**What to work on**
Everything from the line with "to inner end." through the line with "if empty is" should be repeated exactly, both of those lines included, and nothing else.

**Material**
********

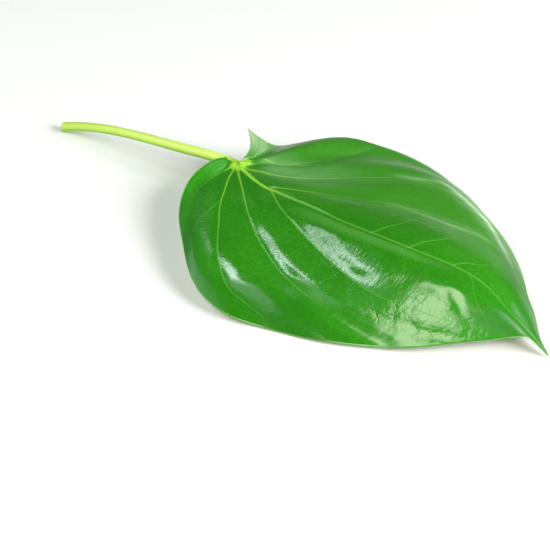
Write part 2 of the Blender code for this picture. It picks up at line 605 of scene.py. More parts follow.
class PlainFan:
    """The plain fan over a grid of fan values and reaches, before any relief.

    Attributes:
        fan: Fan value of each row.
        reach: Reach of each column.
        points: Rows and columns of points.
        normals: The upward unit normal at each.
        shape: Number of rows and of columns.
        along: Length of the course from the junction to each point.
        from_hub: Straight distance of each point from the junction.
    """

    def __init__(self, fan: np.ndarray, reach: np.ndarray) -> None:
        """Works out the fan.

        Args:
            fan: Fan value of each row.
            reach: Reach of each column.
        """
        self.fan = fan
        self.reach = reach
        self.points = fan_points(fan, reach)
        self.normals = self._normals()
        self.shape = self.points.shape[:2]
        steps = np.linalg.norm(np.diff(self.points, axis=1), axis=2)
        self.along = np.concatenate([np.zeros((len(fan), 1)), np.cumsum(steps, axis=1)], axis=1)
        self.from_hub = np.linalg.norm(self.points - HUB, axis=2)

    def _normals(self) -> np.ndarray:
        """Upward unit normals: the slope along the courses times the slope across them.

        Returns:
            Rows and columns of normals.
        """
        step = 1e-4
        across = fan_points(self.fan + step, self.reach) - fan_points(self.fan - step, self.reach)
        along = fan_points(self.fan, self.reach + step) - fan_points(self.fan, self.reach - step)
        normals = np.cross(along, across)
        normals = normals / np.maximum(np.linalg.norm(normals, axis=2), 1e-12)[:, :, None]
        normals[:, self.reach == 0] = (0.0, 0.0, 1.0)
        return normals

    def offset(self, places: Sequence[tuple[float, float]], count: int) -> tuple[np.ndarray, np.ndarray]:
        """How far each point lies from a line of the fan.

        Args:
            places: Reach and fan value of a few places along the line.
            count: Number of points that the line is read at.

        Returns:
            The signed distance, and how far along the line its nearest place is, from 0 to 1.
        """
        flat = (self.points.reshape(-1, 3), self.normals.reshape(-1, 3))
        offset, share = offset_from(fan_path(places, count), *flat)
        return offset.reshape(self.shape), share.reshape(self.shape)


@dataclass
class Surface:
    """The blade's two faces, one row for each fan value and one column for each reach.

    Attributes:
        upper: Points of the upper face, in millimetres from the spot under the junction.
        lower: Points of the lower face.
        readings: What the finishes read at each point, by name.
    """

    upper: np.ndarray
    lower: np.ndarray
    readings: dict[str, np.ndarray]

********

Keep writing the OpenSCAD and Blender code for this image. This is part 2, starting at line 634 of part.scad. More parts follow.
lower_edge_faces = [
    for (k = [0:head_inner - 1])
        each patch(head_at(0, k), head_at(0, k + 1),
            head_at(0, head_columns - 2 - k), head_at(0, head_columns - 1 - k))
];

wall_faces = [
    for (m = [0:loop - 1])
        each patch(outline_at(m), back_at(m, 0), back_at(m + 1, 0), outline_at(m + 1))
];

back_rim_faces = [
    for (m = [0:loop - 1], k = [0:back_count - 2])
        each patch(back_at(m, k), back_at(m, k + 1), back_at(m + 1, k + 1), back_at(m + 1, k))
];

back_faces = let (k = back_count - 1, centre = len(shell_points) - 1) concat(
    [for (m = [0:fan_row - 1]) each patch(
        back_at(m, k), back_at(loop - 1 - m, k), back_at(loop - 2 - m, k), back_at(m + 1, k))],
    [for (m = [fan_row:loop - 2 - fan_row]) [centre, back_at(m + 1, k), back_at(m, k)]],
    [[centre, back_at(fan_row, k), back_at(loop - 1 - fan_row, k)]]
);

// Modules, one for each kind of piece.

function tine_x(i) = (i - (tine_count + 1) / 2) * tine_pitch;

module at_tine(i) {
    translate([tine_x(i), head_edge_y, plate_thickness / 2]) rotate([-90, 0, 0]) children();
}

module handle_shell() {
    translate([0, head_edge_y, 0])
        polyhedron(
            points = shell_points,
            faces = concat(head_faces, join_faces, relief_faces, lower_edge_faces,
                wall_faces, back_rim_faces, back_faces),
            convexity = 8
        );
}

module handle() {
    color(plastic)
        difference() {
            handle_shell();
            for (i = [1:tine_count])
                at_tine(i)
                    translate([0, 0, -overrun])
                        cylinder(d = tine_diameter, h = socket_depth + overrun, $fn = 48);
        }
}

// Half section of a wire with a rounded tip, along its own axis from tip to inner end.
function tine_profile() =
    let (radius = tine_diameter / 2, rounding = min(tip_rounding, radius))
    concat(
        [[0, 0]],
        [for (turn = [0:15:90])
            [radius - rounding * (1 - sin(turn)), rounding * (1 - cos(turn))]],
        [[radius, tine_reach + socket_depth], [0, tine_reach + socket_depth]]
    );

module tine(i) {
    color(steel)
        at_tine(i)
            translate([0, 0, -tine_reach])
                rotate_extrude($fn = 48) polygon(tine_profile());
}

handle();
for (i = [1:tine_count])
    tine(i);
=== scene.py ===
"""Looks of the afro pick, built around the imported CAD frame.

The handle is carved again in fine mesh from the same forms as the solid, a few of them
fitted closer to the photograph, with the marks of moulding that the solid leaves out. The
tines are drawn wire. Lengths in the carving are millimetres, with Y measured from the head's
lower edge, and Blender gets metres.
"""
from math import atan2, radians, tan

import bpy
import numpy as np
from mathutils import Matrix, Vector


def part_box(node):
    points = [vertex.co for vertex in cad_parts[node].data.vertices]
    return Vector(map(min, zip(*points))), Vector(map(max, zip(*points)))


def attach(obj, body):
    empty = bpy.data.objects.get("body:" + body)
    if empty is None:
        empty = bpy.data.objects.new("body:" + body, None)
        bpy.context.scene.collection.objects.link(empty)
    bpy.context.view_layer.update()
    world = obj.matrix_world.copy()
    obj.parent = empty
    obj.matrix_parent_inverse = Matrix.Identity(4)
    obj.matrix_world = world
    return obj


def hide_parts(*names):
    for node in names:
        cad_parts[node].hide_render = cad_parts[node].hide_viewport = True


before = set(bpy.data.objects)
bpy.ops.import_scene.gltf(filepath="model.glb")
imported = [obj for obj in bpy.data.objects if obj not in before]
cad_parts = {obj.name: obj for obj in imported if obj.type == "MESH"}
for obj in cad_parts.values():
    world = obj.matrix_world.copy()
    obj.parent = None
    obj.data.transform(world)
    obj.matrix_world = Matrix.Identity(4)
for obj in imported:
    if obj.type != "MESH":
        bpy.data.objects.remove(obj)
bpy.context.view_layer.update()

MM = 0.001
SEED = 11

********

**Correct answer**
// Half section of a wire with a rounded tip, along its own axis from tip to inner end.
function tine_profile() =
    let (radius = tine_diameter / 2, rounding = min(tip_rounding, radius))
    concat(
        [[0, 0]],
        [for (turn = [0:15:90])
            [radius - rounding * (1 - sin(turn)), rounding * (1 - cos(turn))]],
        [[radius, tine_reach + socket_depth], [0, tine_reach + socket_depth]]
    );

module tine(i) {
    color(steel)
        at_tine(i)
            translate([0, 0, -tine_reach])
                rotate_extrude($fn = 48) polygon(tine_profile());
}

handle();
for (i = [1:tine_count])
    tine(i);
=== scene.py ===
"""Looks of the afro pick, built around the imported CAD frame.

The handle is carved again in fine mesh from the same forms as the solid, a few of them
fitted closer to the photograph, with the marks of moulding that the solid leaves out. The
tines are drawn wire. Lengths in the carving are millimetres, with Y measured from the head's
lower edge, and Blender gets metres.
"""
from math import atan2, radians, tan

import bpy
import numpy as np
from mathutils import Matrix, Vector


def part_box(node):
    points = [vertex.co for vertex in cad_parts[node].data.vertices]
    return Vector(map(min, zip(*points))), Vector(map(max, zip(*points)))


def attach(obj, body):
    empty = bpy.data.objects.get("body:" + body)
    if empty is None:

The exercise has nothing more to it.